O texto da Casa Civil atende em grande parte
às reivindicações do agronegócio: isenta de licença todas as atividades
agropecuárias em “área rural consolidada”, ou seja, desmatada até 2008; e todas
as propriedades com extensão de até 15 módulos fiscais (área que pode chegar a
1.500 hectares em Mato Grosso). E cria outras nove isenções para atividades
econômicas diversas, a pedido de ministérios diversos – de modernização de
aeroportos a sistemas de transmissão de energia.
O MMA pede muita calma nessa hora. O
ministério vinha defendendo a chamada “lista positiva”: o Conama e os conselhos
estaduais de Meio Ambiente definiriam quem precisa de licenciamento e todas as
atividades fora da lista estariam automaticamente dispensadas. “Quanto mais se estender essa lista
[de isenções], maior será a probabilidade de judicialização da futura lei”,
avisa.
O texto da pasta ambiental lembra, ainda, que
três iniciativas estaduais para isentar a agropecuária de licenciamento, na
Bahia, no Mato Grosso, e em Tocantins, foram suspensas pela Justiça.
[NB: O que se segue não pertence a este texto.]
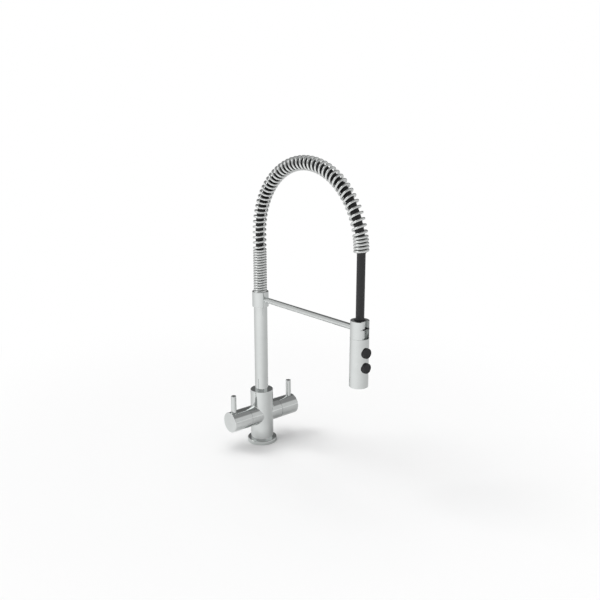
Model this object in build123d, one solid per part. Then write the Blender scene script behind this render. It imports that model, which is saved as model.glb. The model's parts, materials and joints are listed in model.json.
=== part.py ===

A Casa Civil afirmou que a minuta do projeto
é fruto de uma construção coletiva entre 13 ministérios, além de Ibama, Iphan,
ICMBio e Fundação Palmares, “tendo
sido alcançados avanços significativos a partir de consensos firmados em grande
parte do conteúdo discutido”. A pasta afirma, ainda, que
o texto ainda se encontra em elaboração e, portanto, sujeito a novas evoluções.
“O estágio atual do processo é de ampliação das discussões que passam a
envolver outros atores relevantes, como o Conama, o Congresso Nacional,
entidades associativas dos órgãos ambientais nos estados e nos municípios, da
indústria, dos serviços, entre outros.”
Atualizado
às 13h05 com informações da Casa Civil.